Information provided:
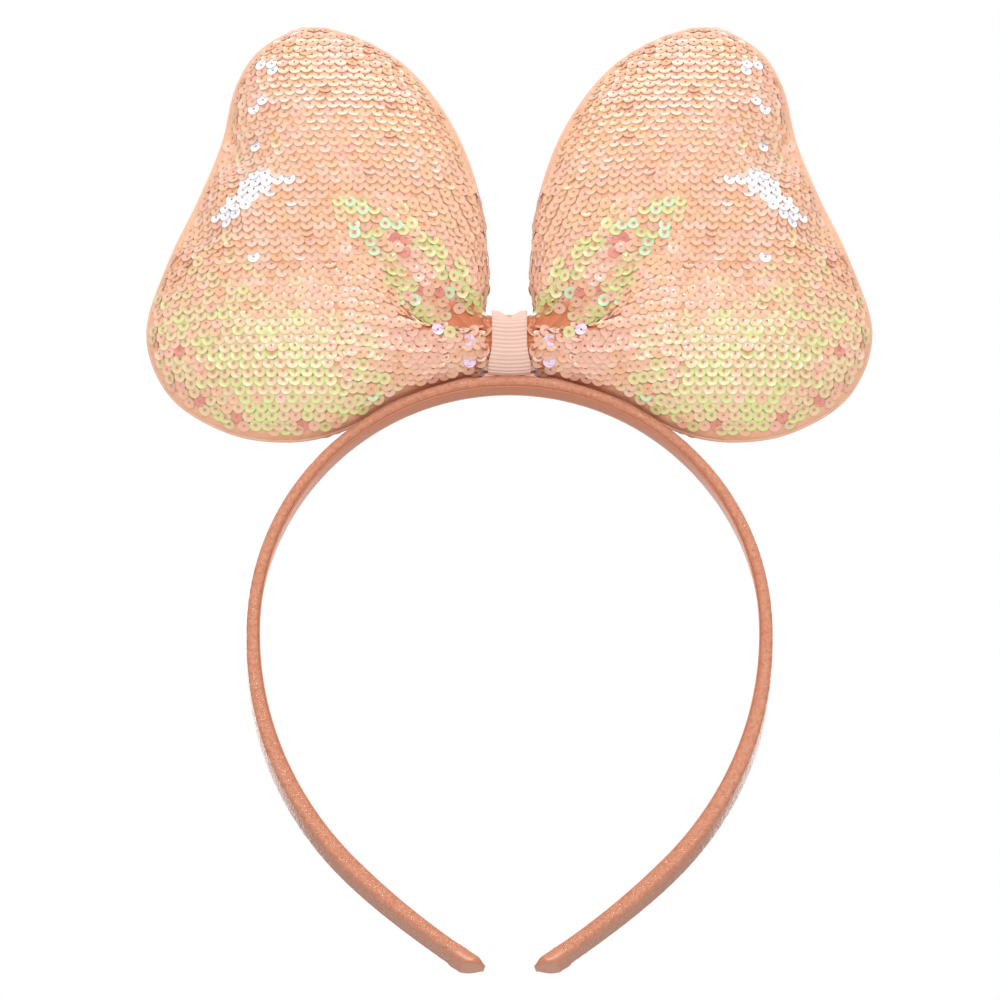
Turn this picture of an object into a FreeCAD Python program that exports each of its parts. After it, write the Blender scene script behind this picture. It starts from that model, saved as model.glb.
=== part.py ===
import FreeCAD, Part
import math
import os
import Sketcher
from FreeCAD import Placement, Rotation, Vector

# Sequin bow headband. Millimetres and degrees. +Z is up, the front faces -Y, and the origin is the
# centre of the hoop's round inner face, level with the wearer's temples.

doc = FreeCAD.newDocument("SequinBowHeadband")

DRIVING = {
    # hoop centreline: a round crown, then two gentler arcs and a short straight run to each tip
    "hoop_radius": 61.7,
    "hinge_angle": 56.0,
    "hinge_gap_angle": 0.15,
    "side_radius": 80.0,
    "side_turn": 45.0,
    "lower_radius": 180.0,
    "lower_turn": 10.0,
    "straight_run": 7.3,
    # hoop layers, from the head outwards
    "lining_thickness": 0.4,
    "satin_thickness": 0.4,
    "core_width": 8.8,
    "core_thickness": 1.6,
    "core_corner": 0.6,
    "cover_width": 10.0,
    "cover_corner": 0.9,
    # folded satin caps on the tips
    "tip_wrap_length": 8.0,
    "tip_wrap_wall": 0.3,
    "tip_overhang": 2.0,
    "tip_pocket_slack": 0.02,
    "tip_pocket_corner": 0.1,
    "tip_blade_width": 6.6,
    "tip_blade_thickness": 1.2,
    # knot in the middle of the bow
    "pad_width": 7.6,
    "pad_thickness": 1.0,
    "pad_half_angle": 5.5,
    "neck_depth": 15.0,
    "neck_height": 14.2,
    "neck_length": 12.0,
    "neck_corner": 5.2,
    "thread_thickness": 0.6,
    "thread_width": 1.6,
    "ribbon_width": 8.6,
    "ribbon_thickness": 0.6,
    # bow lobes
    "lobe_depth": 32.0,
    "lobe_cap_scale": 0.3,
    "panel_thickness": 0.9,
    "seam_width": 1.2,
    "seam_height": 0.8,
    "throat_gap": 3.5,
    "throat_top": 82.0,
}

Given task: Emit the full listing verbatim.

Answer in full:
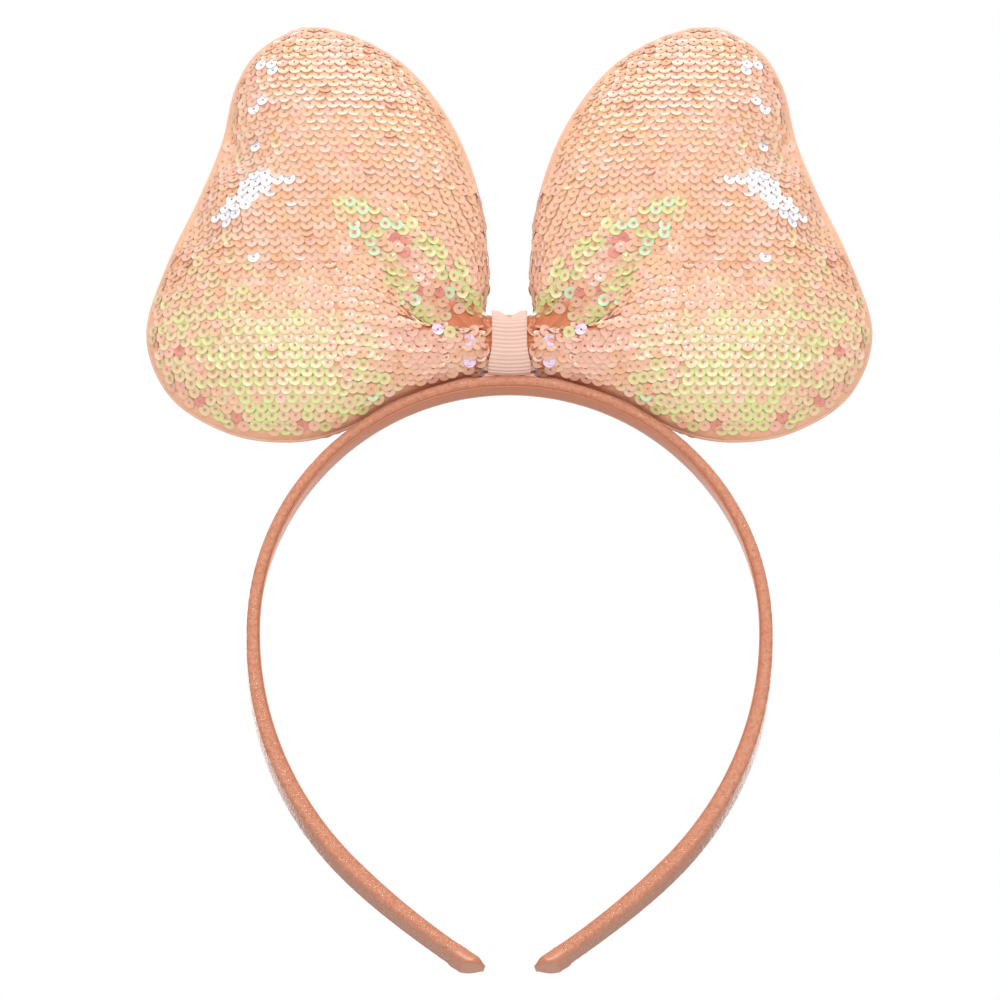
Turn this picture of an object into a FreeCAD Python program that exports each of its parts. After it, write the Blender scene script behind this picture. It starts from that model, saved as model.glb.
=== part.py ===
import FreeCAD, Part
import math
import os
import Sketcher
from FreeCAD import Placement, Rotation, Vector

# Sequin bow headband. Millimetres and degrees. +Z is up, the front faces -Y, and the origin is the
# centre of the hoop's round inner face, level with the wearer's temples.

doc = FreeCAD.newDocument("SequinBowHeadband")

DRIVING = {
    # hoop centreline: a round crown, then two gentler arcs and a short straight run to each tip
    "hoop_radius": 61.7,
    "hinge_angle": 56.0,
    "hinge_gap_angle": 0.15,
    "side_radius": 80.0,
    "side_turn": 45.0,
    "lower_radius": 180.0,
    "lower_turn": 10.0,
    "straight_run": 7.3,
    # hoop layers, from the head outwards
    "lining_thickness": 0.4,
    "satin_thickness": 0.4,
    "core_width": 8.8,
    "core_thickness": 1.6,
    "core_corner": 0.6,
    "cover_width": 10.0,
    "cover_corner": 0.9,
    # folded satin caps on the tips
    "tip_wrap_length": 8.0,
    "tip_wrap_wall": 0.3,
    "tip_overhang": 2.0,
    "tip_pocket_slack": 0.02,
    "tip_pocket_corner": 0.1,
    "tip_blade_width": 6.6,
    "tip_blade_thickness": 1.2,
    # knot in the middle of the bow
    "pad_width": 7.6,
    "pad_thickness": 1.0,
    "pad_half_angle": 5.5,
    "neck_depth": 15.0,
    "neck_height": 14.2,
    "neck_length": 12.0,
    "neck_corner": 5.2,
    "thread_thickness": 0.6,
    "thread_width": 1.6,
    "ribbon_width": 8.6,
    "ribbon_thickness": 0.6,
    # bow lobes
    "lobe_depth": 32.0,
    "lobe_cap_scale": 0.3,
    "panel_thickness": 0.9,
    "seam_width": 1.2,
    "seam_height": 0.8,
    "throat_gap": 3.5,
    "throat_top": 82.0,
}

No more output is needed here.